By Rania Ramli
A vital and indispensable aspect of growing up. The key to prosperity and future success. The stepping stone to enabling young people to achieve their dreams and develop into thriving citizens who go on to make a significant change within our society.
With that being said, surely the government should be doing all that they can to ensure that children and young people are provided with the opportunities and resources necessary to enable them to reach their goals – regardless of gender, family background or their financial situation.
Every child has the right to a high-quality education, which broadens their horizons and allows them to feel valued as an individual.
Yet despite this, the current government seems more concerned with raising tuition fees and allowing people to build unnecessary free schools – creating an education system which is having a detrimental effect on the future of the next generation. We are being let down.
It is for this reason that the West Ham Labour Education Debate, hosted by West Ham Women’s Forum and organised and chaired by Seyi (our women’s officer) on the 16th January, was extremely useful. It gave members of the public the opportunity to put forward their views on the future of education to political leaders of a distinctively high calibre – these included Lord Andrew Adonis (the driver of the Academy program in the UK), Sharon Hodgson MP (Shadow Minister for Women and Equalities and Former Minister for Children and Families), Professor Becky Francis (Professor of Education and Social justice at Kings College University), and Dianne Walls (who has taught in the East end for over 40 years and who is currently a school governor for Chobham Academy). The main objective of the event was to reflect on Labour’s legacy with regards to education, and discuss the stance that the party should take in developing a new policy.

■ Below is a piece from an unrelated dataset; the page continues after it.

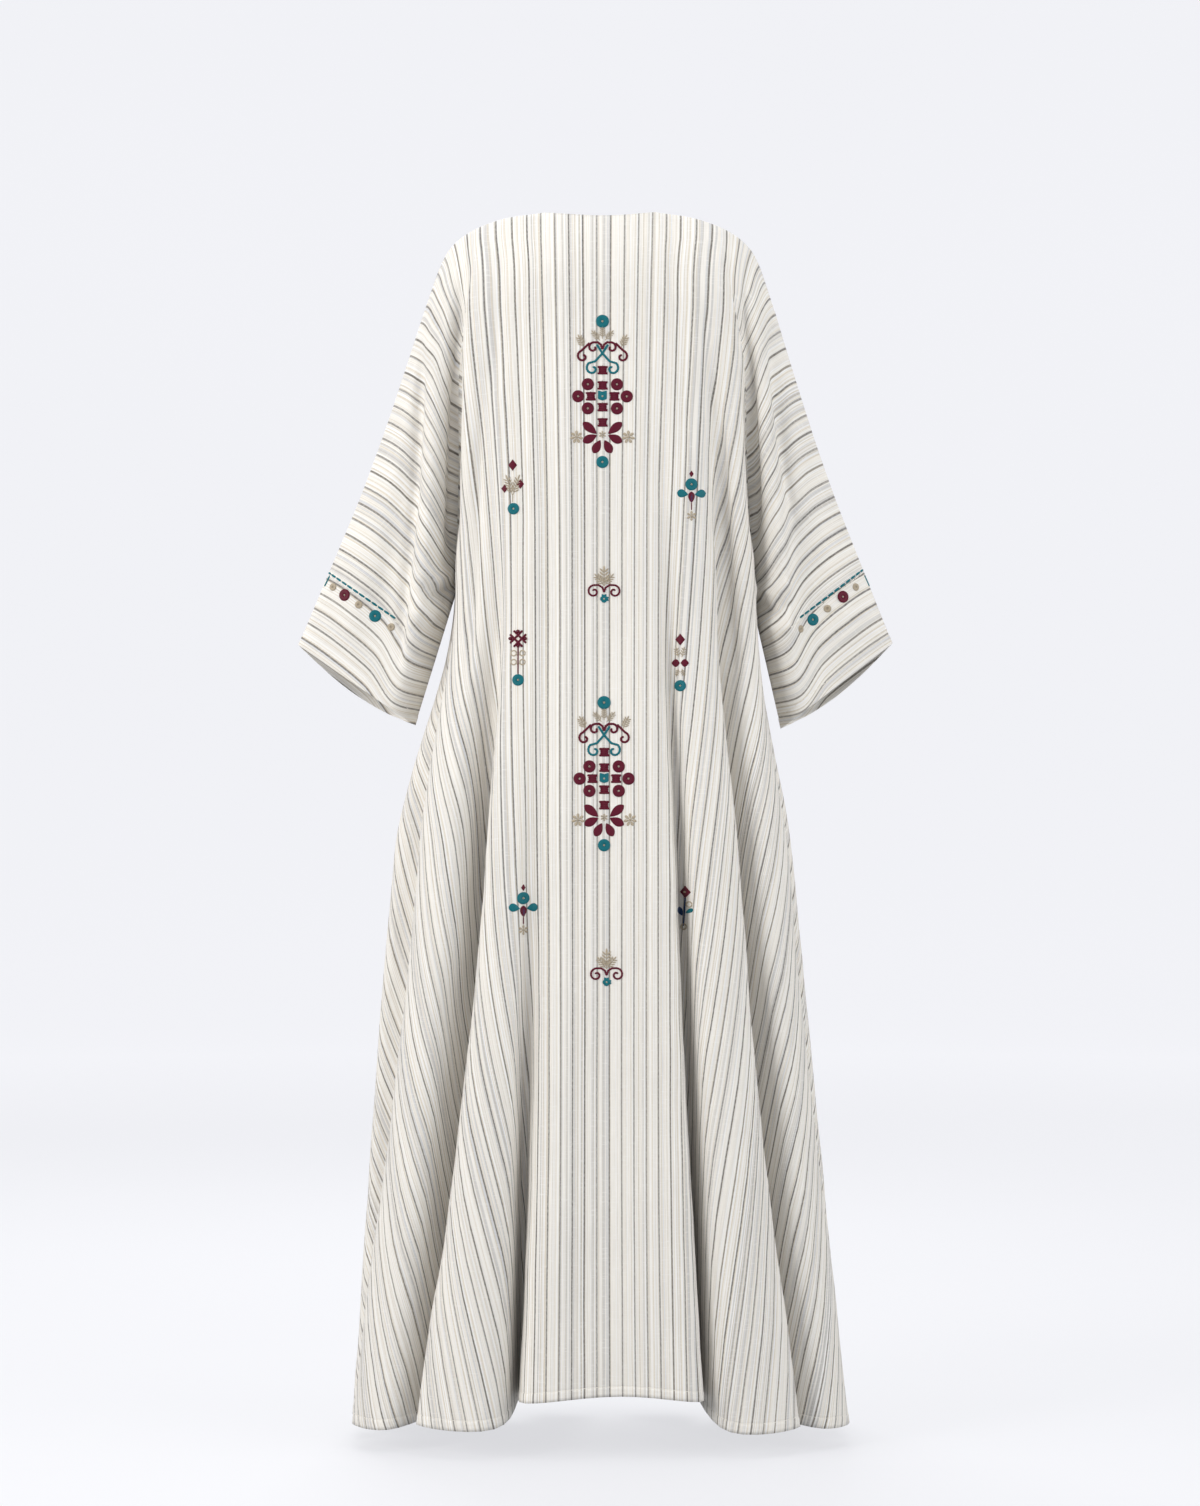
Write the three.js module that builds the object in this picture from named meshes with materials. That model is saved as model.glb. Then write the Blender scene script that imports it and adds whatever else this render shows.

One of the most impressive aspects of this event was the 3:1 ratio of female to male speakers on the panel, hence highlighting the high calibre of influential female role models in today’s society (the event was hosted by the Women’s forum after all). Hearing the poise and confidence that the female members of the Labour party expressed when asking questions was also very refreshing, and put the event in a unique position compared to other similar, but male-dominated political debates.
The focus on Newham schools also made the event very personal to me as a young person attending a secondary school in Newham, creating an excellent platform to enable me to put forward my own views and opinions. I asked what the panel’s view was on the idea that education was about more than grades and qualifications, as this is something which I think has been lost with the current government’s reform of the system. I was therefore very glad that other members also posed similar questions, creating a common agreement between those in the room that personal and social development was tremendously important, and something that needed to be more incorporated within the national curriculum.
I would also just like to take this opportunity to thank Seyi (our women’s officer) and the other members of the West Ham Women’s Forum for organising this event, and creating a platform which enabled discussion and debate around one of the most important aspects of our society – one which will carve the way to success for the next generation.
Education is the most powerful weapon you can use to change the world – we cannot afford to get it wrong.